Paul Ryan et Jeff Flake grossissent ainsi les rangs d'un nombre record d'élus républicains du Congrès qui préfèrent prendre la porte avant d'être poussés dehors.

"Ils sont plutôt modérés dans leur tempérament, donc quoi qu'il arrive en novembre, cela représente une grosse fuite de cerveaux et une perte d'expérience au Congrès pour le parti républicain", analyse Matthew Green, professeur spécialisé dans la politique à l'ère Trump de l'université catholique à Washington.

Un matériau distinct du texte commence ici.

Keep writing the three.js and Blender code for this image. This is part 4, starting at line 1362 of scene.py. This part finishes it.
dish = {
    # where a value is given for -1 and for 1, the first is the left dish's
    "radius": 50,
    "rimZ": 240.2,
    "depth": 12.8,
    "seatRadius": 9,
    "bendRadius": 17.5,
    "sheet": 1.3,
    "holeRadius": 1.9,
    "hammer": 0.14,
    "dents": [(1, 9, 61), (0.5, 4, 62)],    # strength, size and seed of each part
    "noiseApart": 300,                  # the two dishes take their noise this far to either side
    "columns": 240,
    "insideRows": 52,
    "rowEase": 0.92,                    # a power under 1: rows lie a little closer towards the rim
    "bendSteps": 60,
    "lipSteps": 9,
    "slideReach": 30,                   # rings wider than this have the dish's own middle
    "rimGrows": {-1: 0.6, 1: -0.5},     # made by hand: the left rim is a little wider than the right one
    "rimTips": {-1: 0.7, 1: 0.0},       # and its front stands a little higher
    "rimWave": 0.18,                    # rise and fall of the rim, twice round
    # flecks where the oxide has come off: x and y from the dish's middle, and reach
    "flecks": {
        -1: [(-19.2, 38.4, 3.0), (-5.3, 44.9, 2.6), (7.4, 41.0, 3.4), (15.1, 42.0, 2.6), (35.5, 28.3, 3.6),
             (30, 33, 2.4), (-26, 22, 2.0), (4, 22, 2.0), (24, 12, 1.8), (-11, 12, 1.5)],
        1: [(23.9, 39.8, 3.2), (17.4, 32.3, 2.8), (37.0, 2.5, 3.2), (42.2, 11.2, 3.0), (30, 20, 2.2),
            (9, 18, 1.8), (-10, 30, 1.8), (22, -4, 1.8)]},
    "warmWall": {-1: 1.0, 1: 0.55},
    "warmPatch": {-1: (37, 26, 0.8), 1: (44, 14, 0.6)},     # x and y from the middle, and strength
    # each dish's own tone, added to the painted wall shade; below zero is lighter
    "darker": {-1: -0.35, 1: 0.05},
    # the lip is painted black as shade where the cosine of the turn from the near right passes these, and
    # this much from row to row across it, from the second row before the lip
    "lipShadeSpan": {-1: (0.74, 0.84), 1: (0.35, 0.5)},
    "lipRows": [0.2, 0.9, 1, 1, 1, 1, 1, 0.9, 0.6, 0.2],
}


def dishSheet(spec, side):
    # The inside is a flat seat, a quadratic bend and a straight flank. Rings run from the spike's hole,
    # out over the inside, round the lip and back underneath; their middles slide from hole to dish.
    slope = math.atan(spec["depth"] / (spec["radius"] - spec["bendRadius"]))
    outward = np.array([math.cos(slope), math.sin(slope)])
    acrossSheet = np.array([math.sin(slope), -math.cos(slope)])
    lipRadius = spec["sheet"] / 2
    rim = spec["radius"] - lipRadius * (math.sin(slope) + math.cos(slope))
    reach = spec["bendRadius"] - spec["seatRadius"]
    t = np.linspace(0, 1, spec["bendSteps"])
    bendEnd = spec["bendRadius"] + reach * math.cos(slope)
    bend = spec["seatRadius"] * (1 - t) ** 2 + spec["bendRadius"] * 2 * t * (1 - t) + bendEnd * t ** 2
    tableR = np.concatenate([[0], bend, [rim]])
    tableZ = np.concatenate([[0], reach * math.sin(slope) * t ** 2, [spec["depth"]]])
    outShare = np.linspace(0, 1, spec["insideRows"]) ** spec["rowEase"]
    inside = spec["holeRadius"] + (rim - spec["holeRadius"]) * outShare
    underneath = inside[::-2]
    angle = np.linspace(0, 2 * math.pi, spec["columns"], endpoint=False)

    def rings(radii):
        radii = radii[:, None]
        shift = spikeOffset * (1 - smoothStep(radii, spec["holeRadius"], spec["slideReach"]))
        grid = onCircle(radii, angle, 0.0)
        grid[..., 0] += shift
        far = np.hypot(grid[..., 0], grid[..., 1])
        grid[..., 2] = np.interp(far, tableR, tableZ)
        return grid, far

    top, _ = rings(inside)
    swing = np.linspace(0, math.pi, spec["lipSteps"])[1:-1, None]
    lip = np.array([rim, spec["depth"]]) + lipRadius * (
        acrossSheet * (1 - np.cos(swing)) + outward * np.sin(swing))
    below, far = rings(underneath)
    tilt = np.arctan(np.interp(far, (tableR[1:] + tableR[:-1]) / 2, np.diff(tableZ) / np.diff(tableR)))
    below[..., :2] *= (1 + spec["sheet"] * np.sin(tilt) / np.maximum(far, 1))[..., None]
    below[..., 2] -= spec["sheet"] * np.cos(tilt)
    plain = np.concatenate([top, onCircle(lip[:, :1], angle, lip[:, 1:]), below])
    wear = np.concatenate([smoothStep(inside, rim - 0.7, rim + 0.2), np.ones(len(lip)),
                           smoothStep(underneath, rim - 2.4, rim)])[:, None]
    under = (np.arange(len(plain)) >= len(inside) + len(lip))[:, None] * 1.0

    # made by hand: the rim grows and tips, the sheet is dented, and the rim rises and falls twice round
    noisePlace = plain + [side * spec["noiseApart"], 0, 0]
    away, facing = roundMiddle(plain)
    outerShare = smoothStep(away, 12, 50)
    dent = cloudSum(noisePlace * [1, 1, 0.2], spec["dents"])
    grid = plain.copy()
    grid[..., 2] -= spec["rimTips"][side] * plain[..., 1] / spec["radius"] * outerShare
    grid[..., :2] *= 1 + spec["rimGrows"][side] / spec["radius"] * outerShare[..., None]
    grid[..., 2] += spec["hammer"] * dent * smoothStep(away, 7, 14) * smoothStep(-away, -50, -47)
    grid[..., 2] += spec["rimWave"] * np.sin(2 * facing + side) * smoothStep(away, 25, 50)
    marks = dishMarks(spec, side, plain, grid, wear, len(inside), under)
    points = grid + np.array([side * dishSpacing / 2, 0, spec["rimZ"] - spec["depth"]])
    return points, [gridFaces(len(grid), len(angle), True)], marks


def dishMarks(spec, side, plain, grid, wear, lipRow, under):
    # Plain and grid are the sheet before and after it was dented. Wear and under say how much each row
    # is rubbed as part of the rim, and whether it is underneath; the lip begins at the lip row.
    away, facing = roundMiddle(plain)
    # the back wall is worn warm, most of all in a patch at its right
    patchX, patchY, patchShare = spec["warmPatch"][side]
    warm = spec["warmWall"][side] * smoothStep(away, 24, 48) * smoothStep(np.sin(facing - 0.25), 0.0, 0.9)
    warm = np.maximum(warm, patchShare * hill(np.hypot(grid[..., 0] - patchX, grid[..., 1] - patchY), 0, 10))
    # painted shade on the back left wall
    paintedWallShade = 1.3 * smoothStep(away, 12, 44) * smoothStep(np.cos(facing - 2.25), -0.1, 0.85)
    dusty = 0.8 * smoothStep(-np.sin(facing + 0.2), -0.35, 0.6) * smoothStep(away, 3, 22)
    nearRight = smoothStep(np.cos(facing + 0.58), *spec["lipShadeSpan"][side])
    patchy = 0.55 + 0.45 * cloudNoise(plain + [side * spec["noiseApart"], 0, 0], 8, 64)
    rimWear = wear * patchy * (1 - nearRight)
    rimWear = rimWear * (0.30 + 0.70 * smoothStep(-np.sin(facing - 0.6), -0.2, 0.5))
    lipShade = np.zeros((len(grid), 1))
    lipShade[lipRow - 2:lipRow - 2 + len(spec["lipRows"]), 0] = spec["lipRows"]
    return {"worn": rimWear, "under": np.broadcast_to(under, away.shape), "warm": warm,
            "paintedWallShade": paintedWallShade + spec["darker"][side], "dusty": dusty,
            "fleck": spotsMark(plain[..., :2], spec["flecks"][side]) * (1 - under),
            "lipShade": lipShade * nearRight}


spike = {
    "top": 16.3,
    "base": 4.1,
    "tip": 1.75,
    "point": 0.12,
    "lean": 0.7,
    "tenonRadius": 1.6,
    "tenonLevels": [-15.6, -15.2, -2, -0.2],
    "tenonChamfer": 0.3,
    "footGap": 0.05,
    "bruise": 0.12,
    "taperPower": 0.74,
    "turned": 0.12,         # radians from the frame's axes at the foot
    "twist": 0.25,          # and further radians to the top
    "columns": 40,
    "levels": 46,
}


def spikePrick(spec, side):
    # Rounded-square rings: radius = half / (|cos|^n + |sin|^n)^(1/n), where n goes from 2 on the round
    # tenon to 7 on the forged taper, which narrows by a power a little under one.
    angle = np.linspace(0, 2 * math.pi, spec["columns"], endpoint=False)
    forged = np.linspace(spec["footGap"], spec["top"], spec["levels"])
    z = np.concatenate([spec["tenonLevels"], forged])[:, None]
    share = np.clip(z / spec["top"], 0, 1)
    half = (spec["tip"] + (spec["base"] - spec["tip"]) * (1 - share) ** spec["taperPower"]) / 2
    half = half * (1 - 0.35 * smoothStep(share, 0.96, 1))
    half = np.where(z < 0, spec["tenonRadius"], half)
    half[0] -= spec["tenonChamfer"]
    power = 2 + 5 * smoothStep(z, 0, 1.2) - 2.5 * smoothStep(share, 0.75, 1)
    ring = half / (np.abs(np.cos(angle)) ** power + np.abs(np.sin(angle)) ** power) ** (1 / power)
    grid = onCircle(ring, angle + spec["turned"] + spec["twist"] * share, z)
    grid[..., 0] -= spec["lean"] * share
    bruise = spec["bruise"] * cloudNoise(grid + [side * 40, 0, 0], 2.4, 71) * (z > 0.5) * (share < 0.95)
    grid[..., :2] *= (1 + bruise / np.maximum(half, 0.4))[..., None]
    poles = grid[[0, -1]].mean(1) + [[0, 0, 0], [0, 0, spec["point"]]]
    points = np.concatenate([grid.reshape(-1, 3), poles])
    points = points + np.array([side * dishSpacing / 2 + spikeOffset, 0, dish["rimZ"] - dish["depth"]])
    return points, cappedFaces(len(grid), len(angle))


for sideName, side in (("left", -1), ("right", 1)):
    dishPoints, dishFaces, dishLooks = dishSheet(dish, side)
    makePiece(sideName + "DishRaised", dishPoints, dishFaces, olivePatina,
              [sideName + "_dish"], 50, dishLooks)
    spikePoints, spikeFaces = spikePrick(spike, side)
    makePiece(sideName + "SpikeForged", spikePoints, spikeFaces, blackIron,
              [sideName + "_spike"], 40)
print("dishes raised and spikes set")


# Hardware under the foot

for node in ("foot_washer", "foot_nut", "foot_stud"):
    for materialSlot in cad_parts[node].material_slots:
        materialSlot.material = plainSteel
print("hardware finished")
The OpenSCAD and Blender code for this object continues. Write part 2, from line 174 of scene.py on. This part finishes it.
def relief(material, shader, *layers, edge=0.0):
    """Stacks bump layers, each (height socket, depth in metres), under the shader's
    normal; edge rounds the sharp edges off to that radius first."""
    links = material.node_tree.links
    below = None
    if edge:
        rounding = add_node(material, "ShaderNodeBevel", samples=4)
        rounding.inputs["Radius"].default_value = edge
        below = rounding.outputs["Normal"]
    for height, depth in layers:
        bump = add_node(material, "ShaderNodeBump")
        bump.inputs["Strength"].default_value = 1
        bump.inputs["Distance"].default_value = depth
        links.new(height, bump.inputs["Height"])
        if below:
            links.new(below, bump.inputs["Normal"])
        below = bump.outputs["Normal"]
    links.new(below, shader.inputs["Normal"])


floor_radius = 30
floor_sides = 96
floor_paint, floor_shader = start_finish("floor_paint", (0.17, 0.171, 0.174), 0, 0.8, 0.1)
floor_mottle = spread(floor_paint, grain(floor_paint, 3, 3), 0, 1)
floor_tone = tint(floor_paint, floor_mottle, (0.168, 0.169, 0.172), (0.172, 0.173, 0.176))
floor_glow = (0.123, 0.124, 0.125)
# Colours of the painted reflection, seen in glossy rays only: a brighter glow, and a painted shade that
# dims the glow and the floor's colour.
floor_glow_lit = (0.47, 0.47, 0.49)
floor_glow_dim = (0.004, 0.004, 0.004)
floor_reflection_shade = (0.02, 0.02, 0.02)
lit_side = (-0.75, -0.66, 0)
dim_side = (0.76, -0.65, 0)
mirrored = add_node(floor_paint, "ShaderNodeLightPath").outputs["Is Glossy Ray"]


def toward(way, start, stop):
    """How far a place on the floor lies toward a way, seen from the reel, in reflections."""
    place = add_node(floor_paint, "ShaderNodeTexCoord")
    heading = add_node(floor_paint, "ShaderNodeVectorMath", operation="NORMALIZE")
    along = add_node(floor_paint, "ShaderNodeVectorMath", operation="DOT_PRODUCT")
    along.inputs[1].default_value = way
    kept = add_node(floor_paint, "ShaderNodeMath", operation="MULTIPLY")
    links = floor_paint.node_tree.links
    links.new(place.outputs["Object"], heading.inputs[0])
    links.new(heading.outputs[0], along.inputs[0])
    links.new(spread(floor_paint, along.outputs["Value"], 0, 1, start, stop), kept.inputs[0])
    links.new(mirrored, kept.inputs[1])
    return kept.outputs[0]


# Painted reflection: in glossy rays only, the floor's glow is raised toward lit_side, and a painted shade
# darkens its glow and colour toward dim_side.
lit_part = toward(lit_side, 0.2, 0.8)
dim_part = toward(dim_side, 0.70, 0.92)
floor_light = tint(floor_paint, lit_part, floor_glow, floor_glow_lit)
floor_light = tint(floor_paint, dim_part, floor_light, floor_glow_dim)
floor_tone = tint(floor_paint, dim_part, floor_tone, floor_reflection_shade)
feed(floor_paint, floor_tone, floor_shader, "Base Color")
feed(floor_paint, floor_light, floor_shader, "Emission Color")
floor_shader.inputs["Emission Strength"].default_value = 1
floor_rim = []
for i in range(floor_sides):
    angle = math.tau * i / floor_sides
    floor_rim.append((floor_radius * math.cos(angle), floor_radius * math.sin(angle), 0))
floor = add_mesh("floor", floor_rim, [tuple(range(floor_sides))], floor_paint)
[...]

"Si des candidats suivant le modèle de Trump sortent gagnants, ça sera le signe que le parti bouge en direction de Trump. Novembre sera vraiment révélateur", poursuit-il.

Le choix du successeur de Paul Ryan sera tout aussi parlant. Le chef de la majorité à la Chambre, Kevin McCarthy, part en tête de la course, le numéro trois des républicains à la Chambre, Steve Scalise, étant également pressenti. Donald Trump serait proche des deux hommes.

Mais la vague Trump pourrait aussi n'avoir qu'un temps, Matthew Green soulignant qu'il n'est pas rare aux Etats-Unis qu'un parti soutienne son président "sur quasiment tout"... tant qu'il est à la Maison Blanche.

Et Paul Ryan, âgé d'à peine 48 ans, pourrait bien décider de ne prendre le large qu'un temps, afin de mettre de la distance entre lui et le président septuagénaire, pour mieux revenir plus tard.